The 2013 amendment focused on requiring local government units to adapt, implement and manage intervention and support centers called Bahay Pag-asa. The amended law also provides for juvenile-delinquency prevention and intervention programs, diversion programs, as well as seeks to strengthen the rehabilitation, reintegration and aftercare programs focused on Children in Conflict with the Law.
Under this amendment, children as young as 12 can be committed to Bahay Pag-asa Youth Center. On paper, the reform centers should be operational 24/7, and fully funded by local government. It should have a full-time house parent, a counsellor and/or a psychologist, and more importantly, intervention programs that will stop children from repeating their offenses and then teach them to make better life decisions.
The reality is a stark contrast to the requirement. At the senate hearing, Tricia Oco, executive director of the government’s Juvenile Justice and Welfare Council, reported that many Centers lack the minimum staff requirement; they even lack food for the children. Conditions in some of the Bahay Pag-asa they saw were worse than prisons.

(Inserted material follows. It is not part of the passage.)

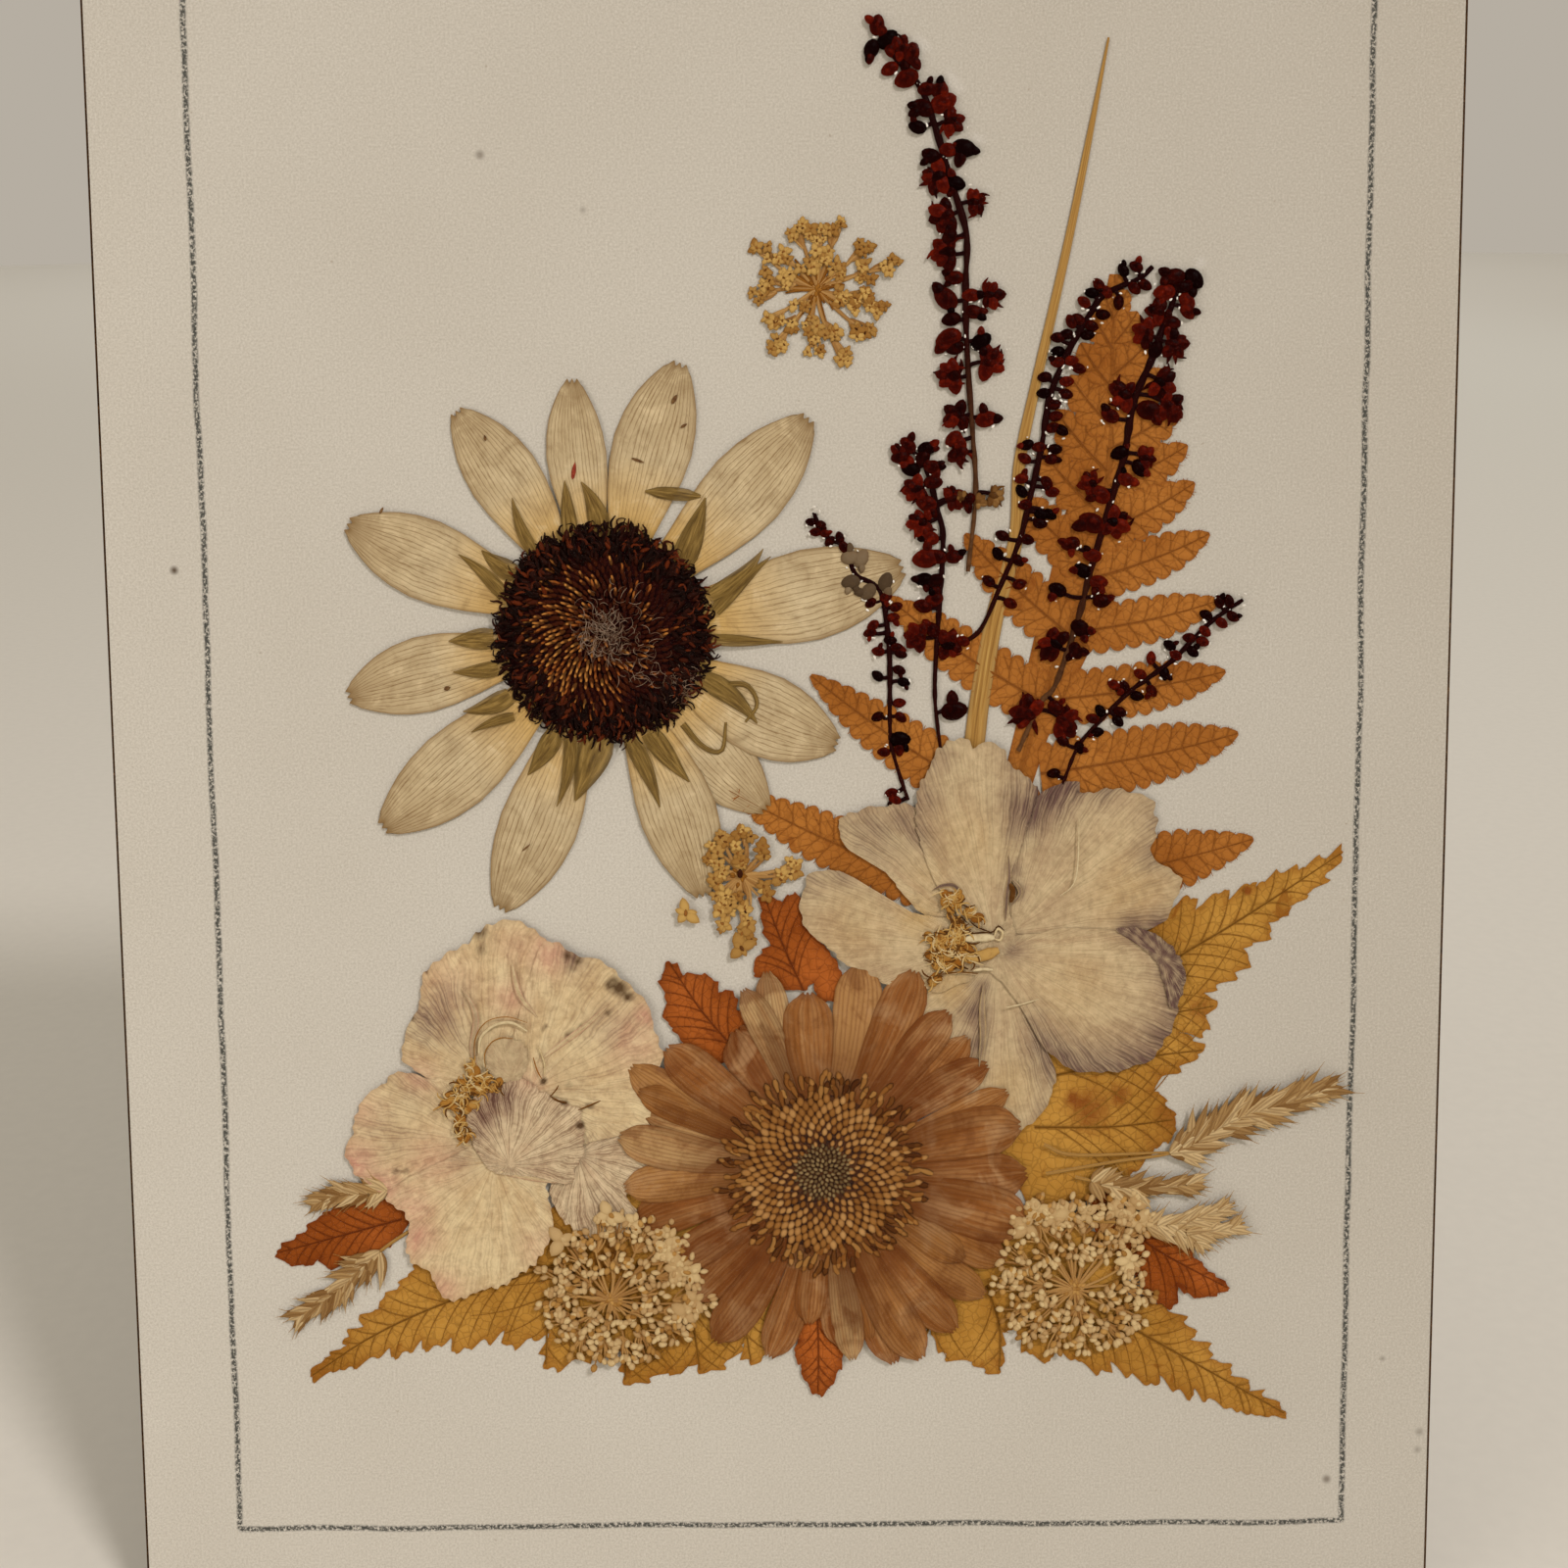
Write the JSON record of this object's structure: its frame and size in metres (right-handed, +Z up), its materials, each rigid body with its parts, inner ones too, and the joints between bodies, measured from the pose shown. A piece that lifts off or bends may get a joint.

“The children there are just told to keep quiet the whole day and not do anything. So some of them do self-harm because they’re just very bored,” she added.
Nothing is more glaring than the number 58 – that’s how many Bahay Pag-asa centers there are nationwide. Some of them can hold less than 50 children. You do the math.
Lastly, I challenge this administration to put its money where its mouth is. Implement the law to the fullest. Allocate the funds necessary. Show us that this government can function and serve its citizens without grandstanding.
Only then can we talk about age limits.